Ces mesures ne sont pas prises à la légèreté puisque, comme l’assure M. Dieng dans son rapport, dont les autorités sénégalaises ont eu copie, ‘les exonérations dont bénéficient les importations de sacs en papier Kraft ont été accordées en violation des textes communautaires’. Et il se fonde, pour l’avancer, sur l’Acte additionnel du 10 mai 1996 qui institue un régime tarifaire préférentiel transitoire des échanges au sein de l’Uemoa et son mode de financement.
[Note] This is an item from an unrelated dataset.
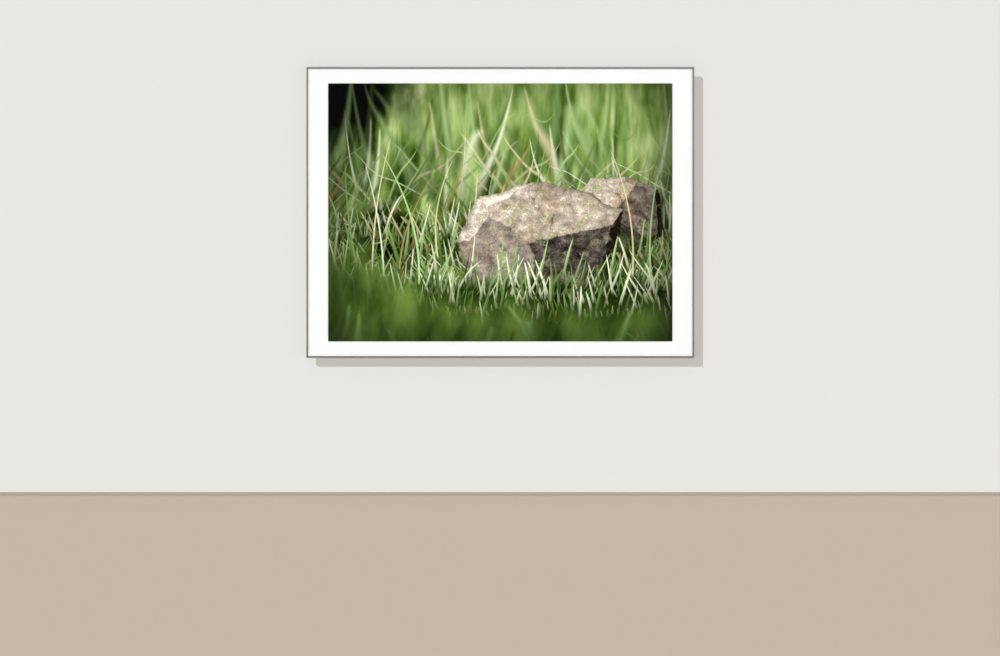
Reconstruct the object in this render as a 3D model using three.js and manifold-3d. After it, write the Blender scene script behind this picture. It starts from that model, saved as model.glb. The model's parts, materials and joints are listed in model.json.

Se référant à la législation communautaire sur la concurrence, M. Dieng signale que ‘ces exonérations sont incompatibles avec le marché commun de l’Uemoa’. Et, partant du fait que la Commission a déjà rendu, dans le même secteur du ciment, une décision portant interdiction d’exonérer le clinker importé, le responsable du Département du marché régional, du commerce, de la concurrence et de la coopération ne pouvait que refuser ces exonérations sur le papier Kraft. ‘Il serait difficile (dans ces conditions : Ndlr) d’admettre des exonérations portant sur les importations de sacs en papier qui sont des produits finis’, a-t-il noté.
Par lettre en date du 12 juillet 2007, Yves Crémieux, directeur général de la société ‘Rufsac’, avait saisi la Commission de l’Uemoa, pour faire examiner le fonctionnement du marché des sacs de ciment en papier au Sénégal. Le responsable de cette entreprise, ayant son siège à Rufisque, s’était plaint de distorsions de concurrence dues aux exonérations dont bénéficient les importations de produits concurrents de ceux que son usine produit. Pour donner suite à sa requête, la Commission a adressé deux courriers respectivement au ministre de l’Economie et des Finances du Sénégal et au plaignant, en vue d’obtenir des informations pouvant être utiles à son enquête. Mais, d’après le chef du Département du marché régional, du commerce, de la concurrence et de la coopération de l’Uemoa, Amadou Dieng, aucun document venant du ministère de l’Economie et des Finances n’est parvenu à la Commission pour s’expliquer sur l’existence de telles distorsions.
Cependant, les échanges avec le plaignant au cours de la période du traitement du dossier ont permis d’obtenir des informations qui ont aidé à faire une analyse approfondie de la situation. De ces informations fournies par le plaignant, la Commission a dégagé quelques observations. ‘Il existe bel et bien une concurrence entre un produit local et des importations visant les mêmes utilisateurs. Les exonérations accordées aux deux cimenteries importatrices d’emballages en papier au Sénégal ne sont pas appliquées sur les mêmes droits. Et les emballages fabriqués localement subissent des distorsions de concurrence dues aux exonérations accordées aux importateurs’, a affirmé Amadou Dieng.
Pire, même entre les Ciments du Sahel et de la Sococim bénéficiaires de ces exonérations qui contreviennent à la loi, il existe des distorsions dans l’attribution de ces exonérations. D’après le rapport de M. Dieng, ‘à la lecture des deux conventions minières signées par l’Etat du Sénégal avec respectivement les Ciments du Sahel et la Sococim, on note que la première entreprise est exonérée de tous les droits à l’importation alors que la seconde doit payer le Pcs (1 %), la redevance statistique (1 %), le Pcc de la Cedeao (0,5 %) et le Cosec (0,20 %). Ceci fait ressortir deux anomalies : il y a distorsion de concurrence entre les deux entreprises du fait des avantages fiscaux accordés de manière discriminatoire par l’Etat du Sénégal, en violation des dispositions du Règlement 04/2002/CM/UEMOA du 23 mai 2002 relatif aux aides d’Etat au sein de l’Uemoa ; l’exonération du Pcs et de la redevance statistique au bénéfice des Ciments du Sahel est illégale au regard des articles 17 et 18 de l’Acte additionnel 04/96/UEMOA du 10 mai 1996 instituant un régime tarifaire préférentiel transitoire des échanges en sein de l’Uemoa et son mode de financement, modifié, et de l’article 8 du Règlement 02/97/CM/UEMOA du 28 novembre 1997 portant adoption du Tarif extérieur commun de l’Uemoa’.